Sengan-en is a 17th-century clan garden built to frame Sakurajima as a landscape feature in the background (¥1,000/$6.60). The garden belongs to the Shimadzu clan, who ruled Satsuma domain and played a major role in the Meiji Restoration. The adjacent museum covers Satsuma history.
Kagoshima’s food specialties: Kurobuta (Berkshire black pig) pork, used in everything from tonkatsu to shabu-shabu; shochu distilled from sweet potato (imo jochu), which is the dominant spirit here rather than sake. The shochu distillery tours along the Isa River offer tastings.
From Fukuoka: 1h20min on the Kyushu Shinkansen to Kagoshima-Chuo (¥11,710/$78; JR Pass valid).
Yufuin
Yufuin is a small onsen resort town in Oita Prefecture, 80km south of Beppu. It has developed a craft-shop and gallery culture alongside the hot springs, and the approach from Yufuin station along Yufuin no Mori street toward Lake Kinrin is pleasant. The lake steams in the early morning as the warmer spring-water meets the cool air.

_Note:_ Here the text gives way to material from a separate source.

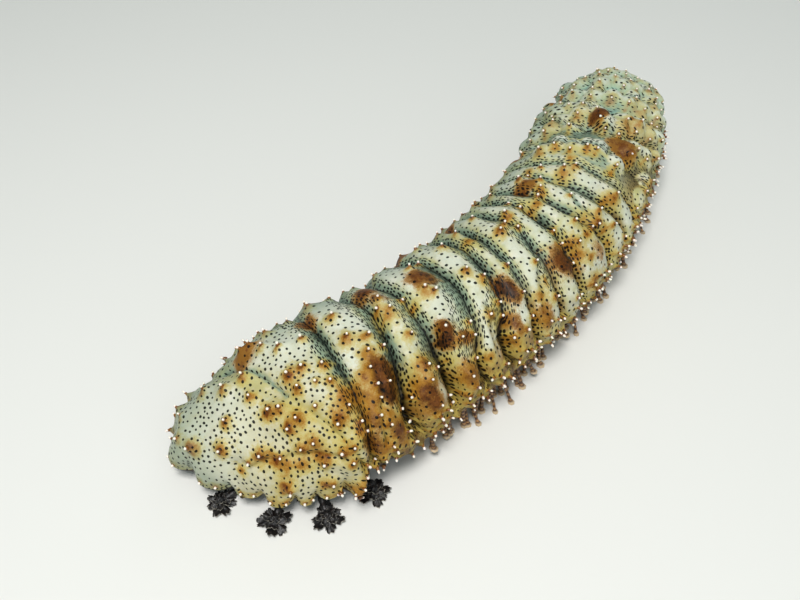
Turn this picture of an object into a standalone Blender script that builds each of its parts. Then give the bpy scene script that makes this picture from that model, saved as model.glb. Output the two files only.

More upscale and self-consciously curated than Beppu, Yufuin suits an overnight ryokan stay rather than a day trip. Mid-range ryokan with dinner and breakfast costs ¥20,000–30,000 ($133–200) per person. Day visitors can use public baths (Shitanyu, an outdoor riverside bath, is free) without staying.
From Beppu: 45min by JR Yufuin no Mori scenic train (¥1,880/$12.50; JR Pass valid).
Getting Around Kyushu
The Kyushu Shinkansen runs from Hakata (Fukuoka) south to Kagoshima-Chuo. The JR Kyushu Pass (3/5-day, ¥11,000–15,000/$73–100) covers all JR trains on Kyushu, including Shinkansen — good value if you’re covering multiple cities. Ferry connections from Fukuoka reach South Korea (Busan, 3h by jetfoil, ¥14,000/$93).
Best Season
Kyushu’s warmer climate means spring arrives early — cherry blossoms appear in Kagoshima around mid-March, a week before Tokyo. Summers are very hot and humid (July–September, 30–35°C, high humidity); typhoon season runs July–October with Kyushu more exposed than Honshu. Autumn (October–November) is comfortable. Winter is mild compared to northern Japan — no snow in the coastal cities, though mountain areas like Aso get cold.